Open Settings → Remote to create and edit connection presets. The pane is a master/detail view: saved presets render as a grid of compact connection cards inside a framed section card, and clicking a card (or the Add connection button) opens a dedicated editor view.
Each card shows:
- The preset Name.
-
user@host:port. - The Authentication method (Password / Key file / SSH agent).
- The Session resume mode (Persistent tmux / Keepalive only).
- A masked Stored / Not set secret badge — no secret values ever leave the backend.
- The default Remote directory.
The card's footer is a localized Edit hint; click the card (or any of its controls) to open the editor.
The editor opens with a Back to connections header, a New connection / Edit connection title, and the full form:
| Field | Notes |
|---|---|
| Name | Label shown in the workspace wizard. |
| Host | Hostname or IP. |
| Port | Defaults to 22. |
| Username | Remote login user. |
| Authentication | Password, Key file (+ optional passphrase), or SSH agent. |
| Password / Passphrase | Write-only — once saved it shows Stored; leave blank to keep the existing value. |
| Private key file | Absolute path to the key (Key-file auth). |
| Session resume | Persistent (tmux) or Keepalive only — see below. |
| Remote directory | Optional start directory; defaults to the remote home. |
- Save persists the preset and returns to the refreshed list.
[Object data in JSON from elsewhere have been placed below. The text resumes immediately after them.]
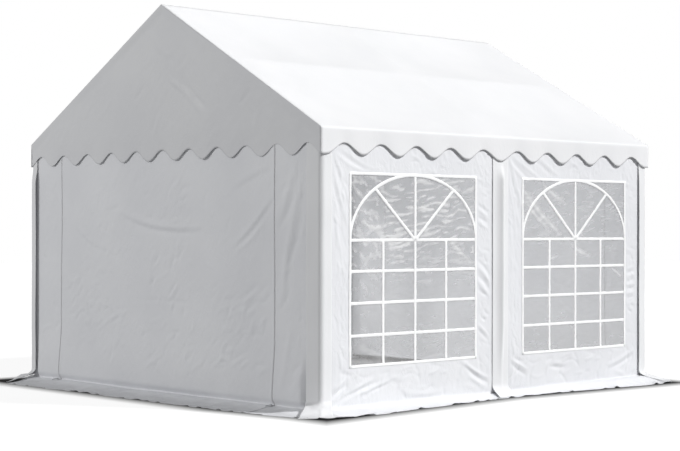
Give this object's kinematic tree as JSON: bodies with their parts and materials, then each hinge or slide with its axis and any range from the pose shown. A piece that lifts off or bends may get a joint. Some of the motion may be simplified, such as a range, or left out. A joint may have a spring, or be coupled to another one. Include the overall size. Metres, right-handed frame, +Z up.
{
  "type": "marquee tent",
  "caption": "White PVC marquee tent with a ridge roof, scalloped valance, arched-bar windows in the side walls, a zip-up door panel in the gable wall and ground flaps, on a steel tube frame.",
  "frame": {"origin": "on the ground in the middle of the plan", "axes": "+X across the gable, +Y along the ridge towards the back gable, +Z up; the front gable faces -Y"},
  "size_m": [4.454, 4.5536, 3.26],
  "materials": {
    "cover": "satin white PVC sheet",
    "wall": "satin white PVC sheet",
    "window_film": "gloss, cloudy clear film",
    "steel": "galvanised"
  },
  "bodies": {
    "root": {"post_front_left": "steel", "post_front_right": "steel", "post_middle_left": "steel", "post_middle_right": "steel", "post_back_left": "steel", "post_back_right": "steel", "ridge_fitting_front": "steel", "ridge_fitting_middle": "steel", "ridge_fitting_back": "steel", "rafter_front_left": "steel", "rafter_front_right": "steel", "rafter_middle_left": "steel", "rafter_middle_right": "steel", "rafter_back_left": "steel", "rafter_back_right": "steel", "eave_rail_front_left": "steel", "eave_rail_front_right": "steel", "eave_rail_back_left": "steel", "eave_rail_back_right": "steel", "ridge_rail_front": "steel", "gable_tie_front": "steel", "ridge_rail_back": "steel", "gable_tie_back": "steel", "purlin_front_left": "steel", "purlin_front_right": "steel", "purlin_back_left": "steel", "purlin_back_right": "steel", "roof_left": "cover", "roof_right": "cover", "gable_front": "cover", "gable_back": "cover", "valance_left": "cover", "valance_right": "cover", "side_wall_front_left": "wall", "side_wall_front_right": "wall", "side_wall_back_left": "wall", "side_wall_back_right": "wall", "front_wall_left": "wall", "front_door": "wall", "front_wall_right": "wall", "back_wall_left": "wall", "back_door": "wall", "back_wall_right": "wall", "corner_strip_front_left": "wall", "corner_strip_front_right": "wall", "corner_strip_back_left": "wall", "corner_strip_back_right": "wall", "middle_strip_left": "wall", "middle_strip_right": "wall", "ground_flap_front": "wall", "ground_flap_back": "wall", "ground_flap_left": "wall", "ground_flap_right": "wall", "window_front_left": "window_film", "window_front_right": "window_film", "window_back_left": "window_film", "window_back_right": "window_film"}
  },
  "joints": []
}
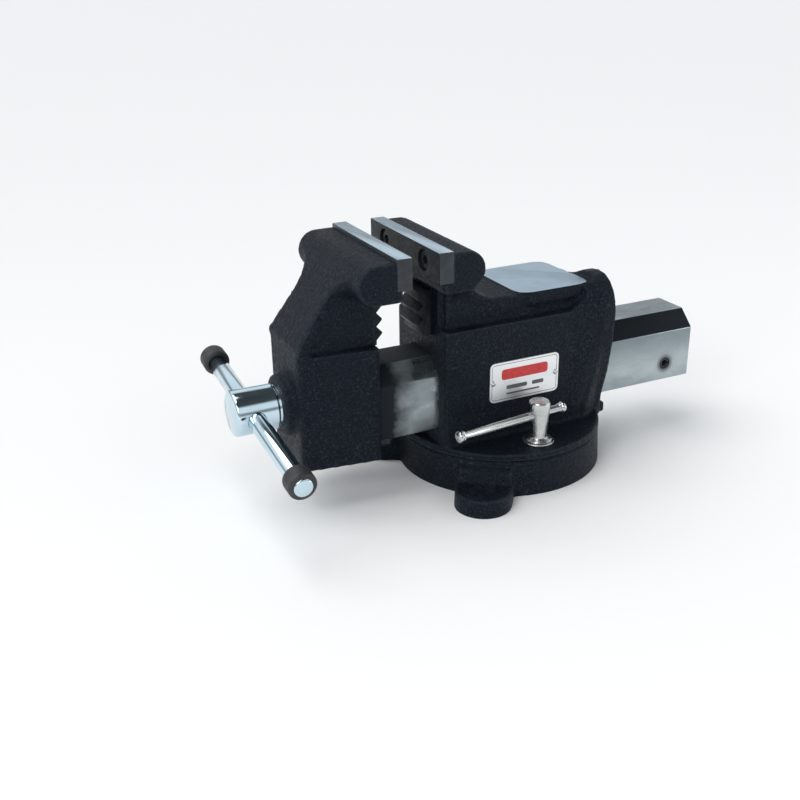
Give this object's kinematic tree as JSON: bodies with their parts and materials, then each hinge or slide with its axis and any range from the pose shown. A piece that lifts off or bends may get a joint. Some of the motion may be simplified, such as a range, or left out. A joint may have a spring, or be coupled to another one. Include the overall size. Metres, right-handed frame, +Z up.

- Test connection validates host + auth end-to-end and reports success or a specific failure (auth failed, host unreachable, host-key changed, ...).
- Delete removes the preset and its stored secrets, then returns to the list.
- Back to connections discards unsaved edits and returns to the list.
Where secrets live: passwords and key passphrases are stored in your OS keychain (Windows
Credential Manager / macOS Keychain / Linux secret service, with an encrypted file fallback on Linux).
They are resolved inside the app's Rust backend at connect time and are never written to the preset
file, shown in the UI again, or passed on the ssh command line. The masked Stored / Not set badge
on each card is the only hint the UI shows.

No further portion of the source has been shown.